Dozens of Hamas activists from Gaza were sentenced to death this month for their alleged involvement in terrorism on Egyptian soil. Most of the defendants were sentenced in absentia. One of them is imprisoned in Israel.

The generals’ anger at Hamas is not only over its ties with its mother movement, the Muslim Brotherhood in Egypt, but also over Hamas’ continued covert assistance to jihadist groups in Sinai. Egypt is continuing to destroy houses on the Egyptian side of the Rafah border as part of its war against Hamas’ smuggling tunnels.

In case of an escalation in terror attacks in Sinai, President Abdel-Fattah al-Sissi may even order an attack on Hamas targets in the Gaza Strip.

Egypt also strongly objects to other mediators’ involvement in Gaza, especially Qatar’s. It seems that in the long run Egypt wants the Palestinian Authority to be reinstated in Gaza. But Palestinian President Mahmoud Abbas is careful not to intervene in the goings on in Gaza and has even refused to position his men on Gaza’s border crossings with Israel and Egypt.

But 80-year-old Abbas will not rule forever and the Egyptians are interested in Mohamad Dahlan taking his place and ruling in Ramallah and Gaza. If Egypt is involved in such a move, it will have to take into account Hamas’ response, not to mention a war.

Meanwhile, as long as the Gaza Strip is quiet, the violence is centered in East Jerusalem, sometimes spilling over into the West Bank. Since the security coordination between Israel and the Palestinian Authority has been maintained, despite the political stalemate, both sides have been preventing institutionalized terror activity.

The Israeli army arrests Palestinian terror suspects every day – mostly for throwing stones or firebombs. The Palestinian Authority has imprisoned dozens of Hamas militants in the West Bank. The joint effort has resulted in foiling Hamas’ isolated attempts to carry out major attacks.
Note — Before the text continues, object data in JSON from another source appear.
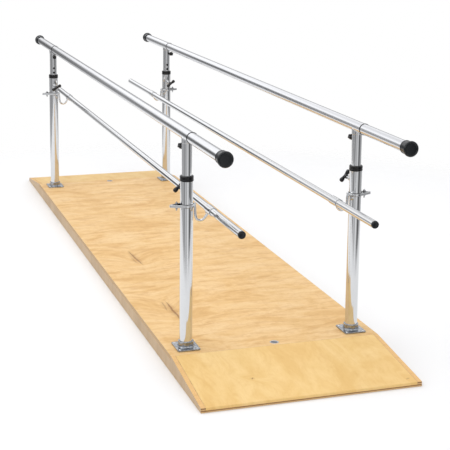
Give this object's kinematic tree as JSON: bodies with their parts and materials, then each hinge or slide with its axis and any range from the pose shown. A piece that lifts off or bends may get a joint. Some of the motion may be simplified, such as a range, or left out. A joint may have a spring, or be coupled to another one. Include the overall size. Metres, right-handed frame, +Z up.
{
  "type": "physiotherapy parallel bars",
  "caption": "Walking-training parallel bars: ramped plywood platform, telescoping posts with pinned adult handrails, and clamp-on lower child handrails inside them.",
  "frame": {"origin": "middle of the platform's underside, where it rests on the floor", "axes": "+Z up; +Y along the walking lane, towards the far end; +X to the right of somebody walking towards +Y"},
  "size_m": [0.838, 3.7381, 0.9075],
  "materials": {
    "deck_ply": "clear lacquer, satin",
    "ramp_ply": "clear lacquer, satin",
    "edge_ply": "sanded ply edge",
    "batten_pine": "sawn",
    "chrome_tube": "bright chrome plate",
    "zinc_fitting": "zinc plate",
    "black_rubber": "semi-gloss",
    "black_plastic": "moulded"
  },
  "bodies": {
    "platform_and_posts": {"deck_panel": "deck_ply", "board_socket_near": "zinc_fitting", "board_socket_far": "zinc_fitting", "side_board_left": "edge_ply", "side_board_right": "edge_ply", "ramp_near": "ramp_ply", "ramp_far": "ramp_ply", "batten_near": "batten_pine", "batten_mid": "batten_pine", "batten_far": "batten_pine", "base_flange_near_left": "zinc_fitting", "outer_tube_near_left": "chrome_tube", "post_collar_near_left": "black_plastic", "base_flange_near_right": "zinc_fitting", "outer_tube_near_right": "chrome_tube", "post_collar_near_right": "black_plastic", "base_flange_far_left": "zinc_fitting", "outer_tube_far_left": "chrome_tube", "post_collar_far_left": "black_plastic", "base_flange_far_right": "zinc_fitting", "outer_tube_far_right": "chrome_tube", "post_collar_far_right": "black_plastic"},
    "adult_rail_left": {"adult_rail_left_near": "chrome_tube", "adult_rail_left_mid": "chrome_tube", "adult_rail_left_far": "chrome_tube", "adult_cap_left_near": "black_rubber", "adult_cap_left_far": "black_rubber", "inner_tube_near_left": "chrome_tube", "inner_tube_far_left": "chrome_tube"},
    "child_rail_left": {"child_rail_left": "chrome_tube", "child_cap_left_near": "black_rubber", "child_cap_left_far": "black_rubber", "child_bracket_near_left": "chrome_tube", "child_bracket_far_left": "chrome_tube"},
    "adult_rail_right": {"adult_rail_right_near": "chrome_tube", "adult_rail_right_mid": "chrome_tube", "adult_rail_right_far": "chrome_tube", "adult_cap_right_near": "black_rubber", "adult_cap_right_far": "black_rubber", "inner_tube_near_right": "chrome_tube", "inner_tube_far_right": "chrome_tube"},
    "child_rail_right": {"child_rail_right": "chrome_tube", "child_cap_right_near": "black_rubber", "child_cap_right_far": "black_rubber", "child_bracket_near_right": "chrome_tube", "child_bracket_far_right": "chrome_tube"},
    "rail_knob_near_left": {"rail_knob_near_left": "black_plastic"},
    "lock_pin_near_left": {"lock_pin_near_left": "zinc_fitting"},
    "t_handle_near_left": {"t_handle_near_left": "black_plastic"},
    "rail_knob_near_right": {"rail_knob_near_right": "black_plastic"},
    "lock_pin_near_right": {"lock_pin_near_right": "zinc_fitting"},
    "t_handle_near_right": {"t_handle_near_right": "black_plastic"},
    "rail_knob_far_left": {"rail_knob_far_left": "black_plastic"},
    "lock_pin_far_left": {"lock_pin_far_left": "zinc_fitting"},
    "t_handle_far_left": {"t_handle_far_left": "black_plastic"},
    "rail_knob_far_right": {"rail_knob_far_right": "black_plastic"},
    "lock_pin_far_right": {"lock_pin_far_right": "zinc_fitting"},
    "t_handle_far_right": {"t_handle_far_right": "black_plastic"}
  },
  "joints": [
    {"name": "adult_height_left", "type": "slide", "parent": "platform_and_posts", "child": "adult_rail_left", "axis": [0, 0, 1], "range_m": [-0.0762, 0.1524]},
    {"name": "child_height_left", "type": "slide", "parent": "platform_and_posts", "child": "child_rail_left", "axis": [0, 0, 1], "range_m": [-0.305, 0.025]},
    {"name": "adult_height_right", "type": "slide", "parent": "platform_and_posts", "child": "adult_rail_right", "axis": [0, 0, 1], "range_m": [-0.0762, 0.1524]},
    {"name": "child_height_right", "type": "slide", "parent": "platform_and_posts", "child": "child_rail_right", "axis": [0, 0, 1], "range_m": [-0.305, 0.025]},
    {"name": "rail_knob_turn_near_left", "type": "hinge", "parent": "adult_rail_left", "child": "rail_knob_near_left", "pos_m": [-0.3387, -1.3716, 0.832], "axis": [-0.342, 0.9397, 0], "range_deg": [0, 720]},
    {"name": "lock_pin_pull_near_left", "type": "slide", "parent": "platform_and_posts", "child": "lock_pin_near_left", "axis": [0, 1, 0], "range_m": [0, 0.01], "stiffness_N_per_m": 600, "springref_m": -0.012},
    {"name": "t_handle_turn_near_left", "type": "hinge", "parent": "lock_pin_near_left", "child": "t_handle_near_left", "pos_m": [-0.3387, -1.2716, 0.6639], "axis": [0, 1, 0], "range_deg": [0, 90]},
    {"name": "rail_knob_turn_near_right", "type": "hinge", "parent": "adult_rail_right", "child": "rail_knob_near_right", "pos_m": [0.3387, -1.3716, 0.832], "axis": [-0.2079, 0.9781, 0], "range_deg": [0, 720]},
    {"name": "lock_pin_pull_near_right", "type": "slide", "parent": "platform_and_posts", "child": "lock_pin_near_right", "axis": [0, 1, 0], "range_m": [0, 0.01], "stiffness_N_per_m": 600, "springref_m": -0.012},
    {"name": "t_handle_turn_near_right", "type": "hinge", "parent": "lock_pin_near_right", "child": "t_handle_near_right", "pos_m": [0.3387, -1.2716, 0.6639], "axis": [0, 1, 0], "range_deg": [0, 90]},
    {"name": "rail_knob_turn_far_left", "type": "hinge", "parent": "adult_rail_left", "child": "rail_knob_far_left", "pos_m": [-0.3387, 1.3716, 0.832], "axis": [0.0175, -0.9998, 0], "range_deg": [0, 720]},
    {"name": "lock_pin_pull_far_left", "type": "slide", "parent": "platform_and_posts", "child": "lock_pin_far_left", "axis": [0, -1, 0], "range_m": [0, 0.01], "stiffness_N_per_m": 600, "springref_m": -0.012},
    {"name": "t_handle_turn_far_left", "type": "hinge", "parent": "lock_pin_far_left", "child": "t_handle_far_left", "pos_m": [-0.3387, 1.2716, 0.6639], "axis": [0, -1, 0], "range_deg": [0, 90]},
    {"name": "rail_knob_turn_far_right", "type": "hinge", "parent": "adult_rail_right", "child": "rail_knob_far_right", "pos_m": [0.3387, 1.3716, 0.832], "axis": [0.5299, -0.848, 0], "range_deg": [0, 720]},
    {"name": "lock_pin_pull_far_right", "type": "slide", "parent": "platform_and_posts", "child": "lock_pin_far_right", "axis": [0, -1, 0], "range_m": [0, 0.01], "stiffness_N_per_m": 600, "springref_m": -0.012},
    {"name": "t_handle_turn_far_right", "type": "hinge", "parent": "lock_pin_far_right", "child": "t_handle_far_right", "pos_m": [0.3387, 1.2716, 0.6639], "axis": [0, -1, 0], "range_deg": [0, 90]}
  ]
}
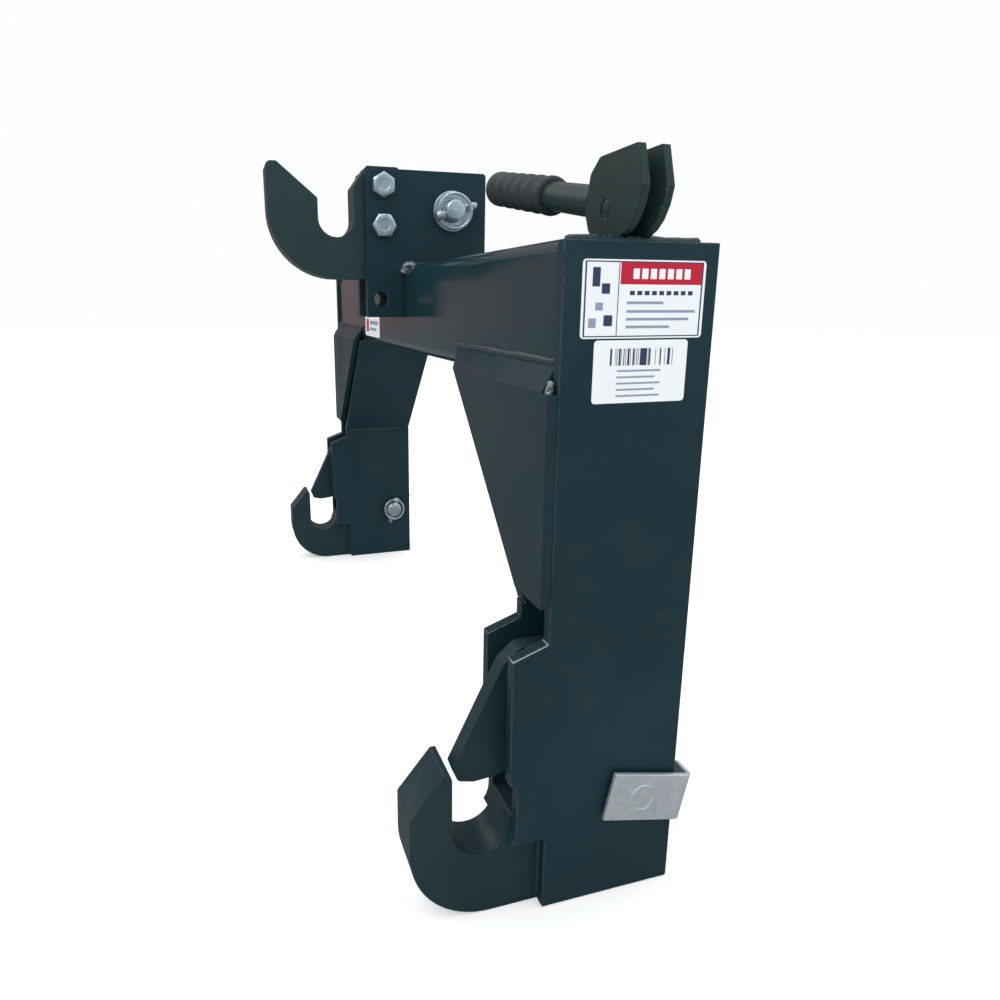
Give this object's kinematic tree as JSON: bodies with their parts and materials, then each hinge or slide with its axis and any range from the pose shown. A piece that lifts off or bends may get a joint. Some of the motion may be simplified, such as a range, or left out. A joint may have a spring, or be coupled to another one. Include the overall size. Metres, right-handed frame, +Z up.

The vacuum has been filled by lone militants and local terror cells that are usually not associated with any known organization. In view of the difficulty of recruiting organized cells for suicide or shooting attacks, most of the terror activity consists of isolated stabbing or car ramming incidents that don’t require weapons purchases or prolonged preparations.

On Wednesday Border Police officers killed a Palestinian from East Jerusalem’s Jabal Mukkaber neighborhood, after he ran over and injured three police officers in the city’s A-Tur neighborhood. A few days earlier an Israeli was stabbed in the Mishor Adumim industrial area and four youths were injured in a car ramming attack in Gush Etzion.

Palestinians who rammed Israelis with cars have testified in their interrogation that they did so at the spur of the moment, without preparation or out of ideological conviction.

Similar attacks have taken place throughout the past year, culminating in October-November, following a wave of provocative visits to theTemple Mount by rightist MKs.

After the string of attacks the prime minister stopped the MKs from going to the Temple Mount and hundreds of policemen were deployed in the streets. Jerusalem calmed down almost immediately. But if a more serious attack takes place, it could have wide repercussions.